Focus on telling the story, not pushing a press release.

If you want success in PR today, you need to be a good storyteller and be able to show why a company’s particular product, service or philosophy is of interest to the editor or writer.

It’s part art and part science. It’s the art part that’s at the core of the handcrafted approach.

According to Google’s own support page – and this is the science part – the best way to get other sites to create relevant links to yours is to create unique, relevant content.

The handcrafted approach recognizes that editors are busy. Waste their time once, they’ll remember, won’t respond to your emails or calls and most certainly won’t take your pitch seriously.

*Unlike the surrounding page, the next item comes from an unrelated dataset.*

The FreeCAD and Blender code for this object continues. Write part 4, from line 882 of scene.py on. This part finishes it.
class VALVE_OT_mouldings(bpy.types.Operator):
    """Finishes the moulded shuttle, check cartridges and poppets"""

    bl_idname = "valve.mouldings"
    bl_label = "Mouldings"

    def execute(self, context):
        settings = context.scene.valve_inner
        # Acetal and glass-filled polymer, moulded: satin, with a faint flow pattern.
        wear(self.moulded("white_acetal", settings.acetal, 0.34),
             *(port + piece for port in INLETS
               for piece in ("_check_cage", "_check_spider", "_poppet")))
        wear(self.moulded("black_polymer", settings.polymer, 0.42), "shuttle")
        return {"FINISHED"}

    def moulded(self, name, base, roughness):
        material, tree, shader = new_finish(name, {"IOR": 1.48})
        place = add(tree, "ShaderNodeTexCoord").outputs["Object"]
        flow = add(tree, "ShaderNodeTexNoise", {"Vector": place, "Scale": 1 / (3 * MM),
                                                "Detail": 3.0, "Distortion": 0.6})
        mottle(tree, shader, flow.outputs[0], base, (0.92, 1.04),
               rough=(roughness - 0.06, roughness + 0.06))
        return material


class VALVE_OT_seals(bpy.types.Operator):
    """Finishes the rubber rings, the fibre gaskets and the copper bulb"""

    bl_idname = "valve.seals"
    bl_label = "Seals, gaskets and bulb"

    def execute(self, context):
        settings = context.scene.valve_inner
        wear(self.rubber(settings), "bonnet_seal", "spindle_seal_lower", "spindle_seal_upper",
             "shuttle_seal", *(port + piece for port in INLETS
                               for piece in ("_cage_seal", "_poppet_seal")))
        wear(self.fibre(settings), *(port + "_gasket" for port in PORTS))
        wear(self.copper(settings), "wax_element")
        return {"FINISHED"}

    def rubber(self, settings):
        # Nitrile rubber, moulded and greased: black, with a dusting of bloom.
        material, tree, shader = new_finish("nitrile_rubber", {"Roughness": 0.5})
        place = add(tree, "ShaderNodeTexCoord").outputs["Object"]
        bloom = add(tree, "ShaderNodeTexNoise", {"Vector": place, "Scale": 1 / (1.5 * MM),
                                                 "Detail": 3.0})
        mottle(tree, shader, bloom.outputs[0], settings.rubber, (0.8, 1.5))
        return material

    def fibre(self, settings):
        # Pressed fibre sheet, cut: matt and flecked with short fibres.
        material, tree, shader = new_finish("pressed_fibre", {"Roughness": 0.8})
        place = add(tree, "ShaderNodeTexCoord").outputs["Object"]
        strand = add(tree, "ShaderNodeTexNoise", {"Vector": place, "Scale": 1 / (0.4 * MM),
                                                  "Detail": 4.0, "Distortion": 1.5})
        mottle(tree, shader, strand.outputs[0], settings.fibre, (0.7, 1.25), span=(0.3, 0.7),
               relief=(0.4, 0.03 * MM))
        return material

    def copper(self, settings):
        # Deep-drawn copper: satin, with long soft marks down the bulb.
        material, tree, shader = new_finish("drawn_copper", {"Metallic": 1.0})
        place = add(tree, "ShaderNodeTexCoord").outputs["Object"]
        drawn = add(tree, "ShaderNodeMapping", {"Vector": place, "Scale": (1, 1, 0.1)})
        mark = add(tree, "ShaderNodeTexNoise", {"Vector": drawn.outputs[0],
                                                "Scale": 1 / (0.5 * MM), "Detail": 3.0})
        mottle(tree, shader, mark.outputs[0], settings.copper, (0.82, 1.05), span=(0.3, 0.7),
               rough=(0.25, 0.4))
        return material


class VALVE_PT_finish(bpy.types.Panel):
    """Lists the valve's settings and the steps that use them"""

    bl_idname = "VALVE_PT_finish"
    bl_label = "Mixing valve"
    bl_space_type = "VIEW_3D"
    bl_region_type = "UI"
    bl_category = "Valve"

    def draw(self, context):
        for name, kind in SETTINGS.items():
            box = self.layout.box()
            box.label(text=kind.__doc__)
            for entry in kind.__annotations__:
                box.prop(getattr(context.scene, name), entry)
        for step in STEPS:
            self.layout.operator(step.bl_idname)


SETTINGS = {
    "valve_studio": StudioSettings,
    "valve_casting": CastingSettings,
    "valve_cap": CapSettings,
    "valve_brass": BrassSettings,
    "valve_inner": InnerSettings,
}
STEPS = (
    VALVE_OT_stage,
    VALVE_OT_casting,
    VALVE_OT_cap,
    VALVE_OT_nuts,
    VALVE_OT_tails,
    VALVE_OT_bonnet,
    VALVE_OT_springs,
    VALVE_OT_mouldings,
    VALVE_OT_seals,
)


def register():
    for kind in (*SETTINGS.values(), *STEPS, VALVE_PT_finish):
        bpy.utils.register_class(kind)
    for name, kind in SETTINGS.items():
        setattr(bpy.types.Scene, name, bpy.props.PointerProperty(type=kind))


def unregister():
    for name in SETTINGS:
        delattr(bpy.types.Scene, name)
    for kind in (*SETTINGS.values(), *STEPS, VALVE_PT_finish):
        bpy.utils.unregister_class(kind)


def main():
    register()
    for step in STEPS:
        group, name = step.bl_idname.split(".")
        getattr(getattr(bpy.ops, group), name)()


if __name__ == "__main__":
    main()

First, make sure you are pitching the right outlets and the right person. Next, make their job easy by writing a story they’d want to write themselves if they had the time. Give them the problem, solution, results. Provide the insight, expert and the pull quote.

It must be well written and on target. Handcraft the story. Write it to the audience based on a case study, with proof points told from the perspective of your client.

Package it up in a tone that’s reflective of the outlet. Pitch it to the top publication where you are seeking to land coverage. Offer to cut or add word count.

This leads to high quality placements – and good long-term relationships.

The handcrafted approach also recognizes that bloggers have a veracious appetite for fresh content, so if the outlet you targeted for a particular piece doesn’t bite, move on.

Whether the piece gets picked up or not, excerpt it in your own company e-newsletter. Chunk it into 30 tweets and six blog posts. Spin it into awards submission.

Use award nominations and wins as fodder in your pitch to get speaking engagements. Use the speaking engagements as fodder in your e-newsletter and as news shorts on your website.

This adds credibility and enhances your resume so the next time you pitch a story to a leading outlet, you are viewed as a thought leader and have an even greater chance of landing the story.

It’s not easy to take this approach, but it can be highly effective.